Obama orders review of air safety
HONOLULU — Talking publicly for the first time since a failed Christmas Day plot to blow up a U.S. airliner in flight, President Barack Obama called it on Monday “a serious reminder” of the need to adapt continually to the terror threat facing the United States.
Even as Obama vowed to use “every element of our national power” to keep Americans safe, word came that a U.S. State Department warning had failed to trigger an effort to revoke the alleged attacker’s visa. Officials in Yemen confirmed that the suspect had been living in that country, where an al-Qaida-affiliated group quickly sought to take responsibility for his actions.
The incident prompted stiffer airport boarding measures and authorities warned holiday travellers to expect extra delays as they return home this week and beyond.
Members of Congress questioned how a man flagged as a possible terrorist managed to board a commercial flight into the United States carrying powerful explosives in a failed attempt to bring down the jetliner. Independent Sen. Joe Lieberman said Monday that the Senate Homeland Security and Governmental Affairs Committee that he chairs would hold hearings in January.
Meanwhile, al-Qaida in the Arabian Peninsula claimed responsibility for the attack as retaliation for a U.S. operation against the group in Yemen.

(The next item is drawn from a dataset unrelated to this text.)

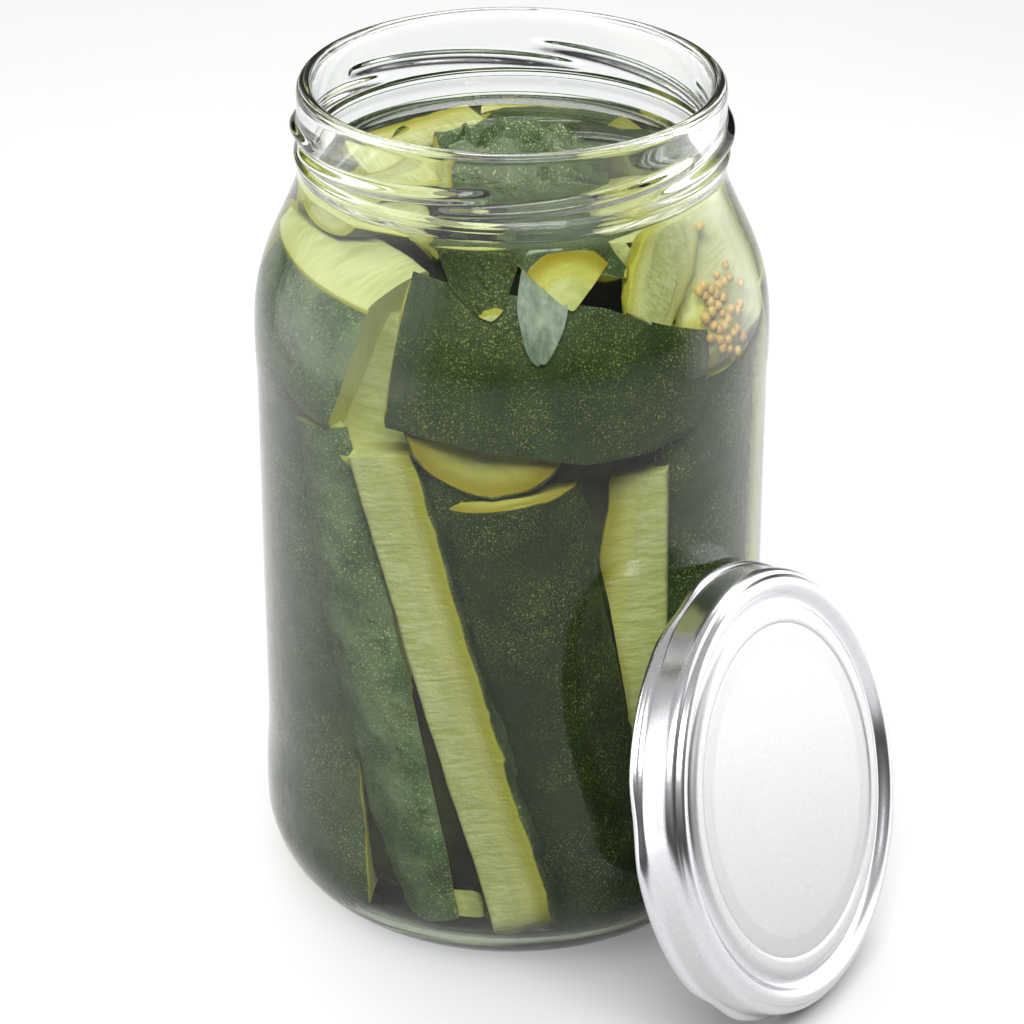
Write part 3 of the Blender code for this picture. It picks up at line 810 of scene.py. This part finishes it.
def front_spears(pile):
    """The upright spears of the lower half that show in front, each leaning to the right."""
    def spear(top, foot, skin, radius, **shape):
        pile.add(place(*foot), place(*top), outward(*skin), radius, **shape)
    spear((-82, 114, 26), (-56, 8, 25), (-70,), 17, half_angle=55, tone=0.2)
    spear((-55, 110, 35), (-21, 8, 29), (-45,), 10.5, half_angle=55, tips=(0.7, 0.75), tone=0.85)
    spear((-36, 106, 38), (-9, 8, 33), (200,), 11, half_angle=50, ripe=0.9)
    spear((-41, 106, 43.5), (-5, 7, 38.5), (113,), 12.5, half_angle=45, ripe=0.3)
    spear((-21, 108, 27.5), (11, 8, 25), (2,), 12, half_angle=62, tone=0.12)
    spear((-2, 102, 31), (32, 8, 27), (12,), 14, half_angle=60, tone=0.0, ripe=0.9)
    spear((40, 103, 41.5), (47, 12, 37), (-130,), 15, half_angle=45, tips=(1, 0.7), ripe=0.6)
    spear((61, 119, 28), (64, 8, 26), (57,), 15, half_angle=60, tone=0.1)
    spear((80, 128, 34), (76, 9, 30), (165,), 14, half_angle=85, tone=0.3)


def back_spears(pile, draw):
    """The spears round the back of the lower half."""
    for i in range(BACK_SPEARS):
        bearing = 108 + i * 30 + draw.uniform(-4, 4)
        lean_by = draw.uniform(8, 22)
        top = place(bearing - lean_by / 2, draw.uniform(100, 112), 28)
        foot = place(bearing + lean_by / 2, 8, 26)
        turn = bearing + draw.choice((0, 0, 70, -70))
        tone = 0.15 + 0.12 * (i % 3)
        pile.add(foot, top, outward(turn), draw.uniform(16, 19), 58, tone=tone, ripe=0.3)


def upper_pieces(pile):
    """The halves, chunks and wedges laid across the top that show in front."""
    def piece(start, end, skin, radius, **shape):
        pile.add(place(*start), place(*end), outward(*skin), radius, **shape)
    piece((-135, 137.5, 34), (-21.1, 135, 26.3), (-73, -1), 34, half_angle=45, tone=1.0, ripe=0.15,
          skew=0.3, slant=-0.8)
    piece((-39, 129, 29), (-36, 105, 35), (142, 0), 13, half_angle=88, tone=0.5, ripe=0.35, gap=3.0)
    piece((-55, 126.5, 31), (69, 116, 35), (11, 0.1), 25, half_angle=36, core=18, bow=10, tips=(1, 0.65),
          tone=0.1, skew=0.5, gap=1.5)
    piece((-6, 117.5, 20), (-6, 116, 40.6), (-6, -6), 14.5, half_angle=88, ripe=0.9, tone=0.15)
    piece((15, 141, 18), (15, 137, 41.5), (8, 9), 11.5, half_angle=50, ripe=1.0)
    piece((-12, 147, 30), (-5, 136, 41), (-6, 0.4), 9, half_angle=52, tips=(1, 0.3), tone=0.0)
    piece((6, 146, 37), (31, 141, 40), (20, 1.5), 6, half_angle=52, tips=(0.6, 0.25), tone=0.4)
    piece((58, 147, 34), (36, 132, 41.5), (220, 0.1), 7.5, half_angle=88, tips=(0.8, 0.75), ripe=0.3,
          peeled=True)
    piece((64, 148, 32), (70, 122, 42), (235, 0.1), 14, half_angle=88, tips=(1, 0.75), ripe=0.15)
    piece((52, 130, 36.5), (66, 120, 36), (60, -0.2), 7, half_angle=100, tips=(0.5, 0.5), peeled=True)


def back_pieces(pile, draw):
    """The chunks laid round the back of the upper half."""
    for i in range(BACK_PIECES):
        bearing = 118 + i * 40 + draw.uniform(-6, 6)
        z = draw.uniform(124, 134)
        start = place(bearing - 26, z + draw.uniform(-3, 5), 27)
        end = place(bearing + 26, z + draw.uniform(-5, 3), 27)
        skin = outward(bearing, draw.uniform(-0.8, 0.4))
        pile.add(start, end, skin, draw.uniform(17, 20), 85, tone=0.2 + 0.15 * (i % 3), ripe=0.3)


def top_pieces(pile):
    """What shows through the mouth: one chunk above the brine and pieces just under it."""
    def piece(start, end, skin, radius, **shape):
        pile.add(Vector(start), Vector(end), Vector(skin), radius, **shape)
    piece((-14, 2, 142), (15, 10, 137.5), (-0.1, -0.15, 1), 14, half_angle=110, tips=(0.75, 0.7),
          ceiling=JAR_HEIGHT, tone=0.5, crumple=4.0)
    piece((-29, 8, 144), (-4, 28, 143), (-0.3, 0.5, -0.8), 9, half_angle=80, ripe=0.5)
    piece((-6, 31, 143), (14, 31, 143), (0.1, 0.4, -1), 8, half_angle=80, ripe=0.45)
    piece((10, 22, 143), (31, 3, 143), (0.5, 0.5, 1), 8, half_angle=70, tone=0.05, crumple=0.8)
    piece((22, 4, 143), (14, -20, 144), (0.4, -0.3, -1), 9, half_angle=75, ripe=0.2)
    piece((-28, -4, 144), (-12, 10, 143), (-0.2, -0.2, -1), 7, half_angle=70, ripe=0.3)


def make_core(finish):
    """What is packed behind the pieces that show: no light comes through the middle of the jar, so its
    near-black colour is painted shade.
    """
    profile = [(0, 9)] + [(inner_r(z) - CORE_MARGIN, z) for z in (9, 14, 20, 30, 50, 80, 105)]
    profile += [(28, 116), (20, 124), (8, 129), (0, 130)]
    core = turned("pickles_core", profile, 64, finish)
    core.data.transform(Matrix.Translation(AXIS * MM))
    return core


def make_flap(finish):
    """The thin sheet of peel that hangs in front of the slab. Its pale, partly clear whitish look is
    painted reflection on the glass.
    """
    verts = []
    for layer in (0.0, PEEL_THICKNESS):
        for i in range(PEEL_ROWS):
            t = i / (PEEL_ROWS - 1)
            for j in range(PEEL_COLUMNS):
                s = j / (PEEL_COLUMNS - 1) - 0.5
                width = PEEL_SPAN * math.sin(math.pi * (0.14 + 0.82 * t)) ** 0.6
                width += 1.2 * noise.noise(Vector((t * 4, s * 3, 2)))
                bearing = PEEL_BEARING - 3 * t + s * width
                z = PEEL_TOP_Z - PEEL_LENGTH * t + 0.8 * noise.noise(Vector((s * 3, t * 2, 7))) * t
                wave = 0.5 * math.sin(3.1 * t + 4 * s) + 0.3 * noise.noise(Vector((s * 6, t * 6, 1)))
                r = min(PEEL_R + wave * 0.4, inner_r(z) - 0.8) - layer
                verts.append(tuple((press(place(bearing, z, r)) + AXIS) * MM))
    faces = []
    across = PEEL_COLUMNS
    size = PEEL_ROWS * across
    for i in range(PEEL_ROWS - 1):
        for j in range(across - 1):
            a = i * across + j
            faces.append((a, a + 1, a + across + 1, a + across))
            faces.append((a + size, a + size + across, a + size + across + 1, a + size + 1))
    edge = list(range(across)) + [i * across + across - 1 for i in range(1, PEEL_ROWS)]
    edge += [(PEEL_ROWS - 1) * across + j for j in range(across - 2, -1, -1)]
    edge += [i * across for i in range(PEEL_ROWS - 2, 0, -1)]
    for a, b in zip(edge, edge[1:] + edge[:1]):
        faces.append((b, a, a + size, b + size))
    return mesh_object("peel_flap_painted_reflection", verts, faces, finish)


def make_seeds(finish, draw):
    """Mustard seeds caught on the pale pieces at the right."""
    bm = bmesh.new()
    spots = []
    while len(spots) < SEEDS:
        bearing, z, spread_by = draw.choice(SEED_CLUSTERS)
        z += draw.gauss(0, spread_by * 1.2)
        spot = place(bearing + draw.gauss(0, spread_by), z, inner_r(z) - CONTENTS_GAP - SEED_R - 0.2)
        if all((spot - other).length > 1.5 * SEED_R for other in spots):
            spots.append(spot)
    for i, spot in enumerate(spots):
        spot = (spot + AXIS) * MM
        size = SEED_R * MM * draw.uniform(0.85, 1.1)
        made = bmesh.ops.create_icosphere(bm, subdivisions=3, radius=size)
        for vertex in made["verts"]:
            dent = 1 + 0.08 * noise.noise(vertex.co / MM * 1.4 + Vector((i, 0, 0)))
            vertex.co = vertex.co * dent + spot
    mesh = bpy.data.meshes.new("mustard_seeds")
    bm.to_mesh(mesh)
    bm.free()
    obj = bpy.data.objects.new("mustard_seeds", mesh)
    bpy.context.scene.collection.objects.link(obj)
    mesh.materials.append(finish)
    mesh.shade_smooth()
    return obj


# Camera, floor and light


def make_camera():
    """Looks down on the jar from the front, as far away as the photograph's own view."""
    camera = bpy.data.cameras.new("camera")
    camera.lens = FOCAL_PX / PICTURE * SENSOR
    camera.sensor_width = SENSOR
    camera.clip_start = 0.01
    obj = bpy.data.objects.new("camera", camera)
    tilt = math.radians(ELEVATION)
    away = Vector((0, -math.cos(tilt), math.sin(tilt))) * DISTANCE
    obj.location = (AXIS + Vector((0, 0, AIM_Z)) + away) * MM
    obj.rotation_euler = (math.pi / 2 - tilt, 0, 0)
    bpy.context.scene.collection.objects.link(obj)
    bpy.context.scene.camera = obj


def soft_box(name, spot, aim, width, height, power):
    lamp = bpy.data.lights.new(name, "AREA")
    lamp.shape = "RECTANGLE"
    lamp.size = width
    lamp.size_y = height
    lamp.energy = power
    obj = bpy.data.objects.new(name, lamp)
    obj.location = spot
    obj.rotation_euler = (Vector(aim) - Vector(spot)).to_track_quat("-Z", "Y").to_euler()
    bpy.context.scene.collection.objects.link(obj)


def make_studio(finish):
    """A white floor, soft cards at both sides, two large boxes and a pale sky."""
    half = FLOOR_HALF
    corners = [(-half, -half, 0), (half, -half, 0), (half, half, 0), (-half, half, 0)]
    floor = mesh_object("floor", corners, [(0, 1, 2, 3)], finish, 0)
    floor.location.z = -FLOOR_DROP
    aim = (0, 0, 0.13)
    for i, size in enumerate(CARD_SIZES):
        power = CARD_POWER * size * size
        left = (-0.315 - 0.004 * i, -0.056, 0.17)
        right = (0.30 + 0.004 * i, 0.115, 0.17)
        soft_box(f"card_left_{i + 1}", left, aim, 0.5 * size, 0.34 * size, power * 1.2)
        soft_box(f"card_right_{i + 1}", right, aim, 0.34 * size, 0.34 * size, power)
    soft_box("box_front", (0.0, -0.8, 1.03), (0, 0, 0.08), 1.0, 0.4, 16.0)
    soft_box("box_back", (0.0, 0.75, 0.9), (0, 0.25, 0), 1.4, 0.5, 7.0)
    world = bpy.data.worlds.new("studio")
    world.use_nodes = True
    tree = world.node_tree
    sky = tree.nodes.new("ShaderNodeTexCoord")
    axes = tree.nodes.new("ShaderNodeSeparateXYZ")
    ramp = tree.nodes.new("ShaderNodeValToRGB")
    for stop, position, colour in zip(ramp.color_ramp.elements, (0.15, 0.75), (SKY_LOW, SKY_HIGH)):
        stop.position = position
        stop.color = colour
    tree.links.new(sky.outputs["Generated"], axes.inputs[0])
    tree.links.new(axes.outputs["Z"], ramp.inputs["Fac"])
    tree.links.new(ramp.outputs["Color"], tree.nodes["Background"].inputs["Color"])
    tree.nodes["Background"].inputs["Strength"].default_value = SKY_STRENGTH
    bpy.context.scene.world = world
    scene = bpy.context.scene
    scene.view_settings.view_transform = "Standard"
    scene.cycles.use_denoising = True
    scene.cycles.sample_clamp_indirect = 6.0
    scene.cycles.max_bounces = 20
    scene.cycles.transmission_bounces = 16
    scene.cycles.glossy_bounces = 6
    scene.cycles.transparent_max_bounces = 24
    scene.cycles.caustics_reflective = False
    scene.cycles.caustics_refractive = False


def main():
    make_camera()
    make_studio(floor_finish())
    cucumber = cucumber_finish()
    draw = random.Random(RANDOM_SEED)
    jar = make_jar(glass_finish("glass_clear", DRY_GLOSS), glass_finish("glass_wet", WET_GLOSS))
    surface = brine_finish("brine_surface", SURFACE_GLOSS)
    brine = make_brine(surface, brine_finish("brine_wetting_glass", WET_GLOSS))
    lid = make_lid(steel_finish(), compound_finish())
    pile = Pile()
    front_spears(pile)
    back_spears(pile, draw)
    spears = pile.finish("cucumber_spears", cucumber)
    upper = Pile()
    upper.count = pile.count
    upper_pieces(upper)
    back_pieces(upper, draw)
    top_pieces(upper)
    chunks = upper.finish("cucumber_chunks", cucumber)
    core = make_core(core_finish())
    peel = make_flap(peel_finish())
    seeds = make_seeds(seed_finish(), draw)
    for piece, node, slot in (
            (jar, "jar", "glass"), (lid, "lid", "lid_metal"),
            (spears, "pickles", "cucumber"), (chunks, "pickles", "cucumber"),
            (core, "pickles", "cucumber"), (peel, "pickles", "cucumber"),
            (seeds, "pickles", "cucumber")):
        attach(piece, "root")
        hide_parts(node)
    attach(brine, "root")


main()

Yemeni forces, helped by U.S. intelligence, carried out two airstrikes against al-Qaida operatives this month in lawless areas of Yemen.
The second attack in Yemen occurred a day before 23-year-old Nigerian Umar Farouk Abdulmutallab attempted to bring down a Northwest Airlines flight as it prepared to land in Detroit.
Iran holds bodies of slain protesters
CAIRO, Egypt — Iranian authorities said Monday that they were holding the bodies of five slain anti-government protesters, including the nephew of the opposition leader, in what appeared to be an attempt to prevent activists from using their funerals for more demonstrations.
Pro-reform Web sites and activists said the government also detained at least eight prominent opposition figures — including a former foreign minister — in an intensified crackdown that could fuel more violence of the kind that engulfed the centre of Tehran on Sunday. The activity pushed the camps beyond any immediate prospect of reconciliation or compromise.
Hardliners, including clerical groups and the elite Revolutionary Guard, issued statements urging the country’s judiciary to take action against the opposition for violating Islamic principles and insulting the head of Iran’s religious leadership, Supreme Leader Ayatollah Ali Khamenei.
Gay couple weds in Latin America
BUENOS AIRES, Argentina — Two Argentine men were joined Monday in Latin America’s first same-sex marriage, travelling to the southernmost tip of the Americas to find welcoming spot to wed.
Gay rights activists Jose Maria Di Bello and Alex Freyre were married in Ushauaia, the capital of Argentina’s Tierra del Fuego state, in a ceremony witnessed by officials.
“My knees didn’t stop shaking,” Di Bello said. “We are the first gay couple in Latin America to marry.”
The couple had previously tried to marry in the Argentine capital of Buenos Aires but were thwarted by officials citing conflicting rulings. Argentina’s Constitution is silent on whether marriage must be between a man and a woman, leaving the matter to state and city officials.
Tierra del Fuego Gov. Fabiana Rios said in a statement that gay marriage “is an important advance in human rights and social inclusion and we are very happy that this has happened in our state.”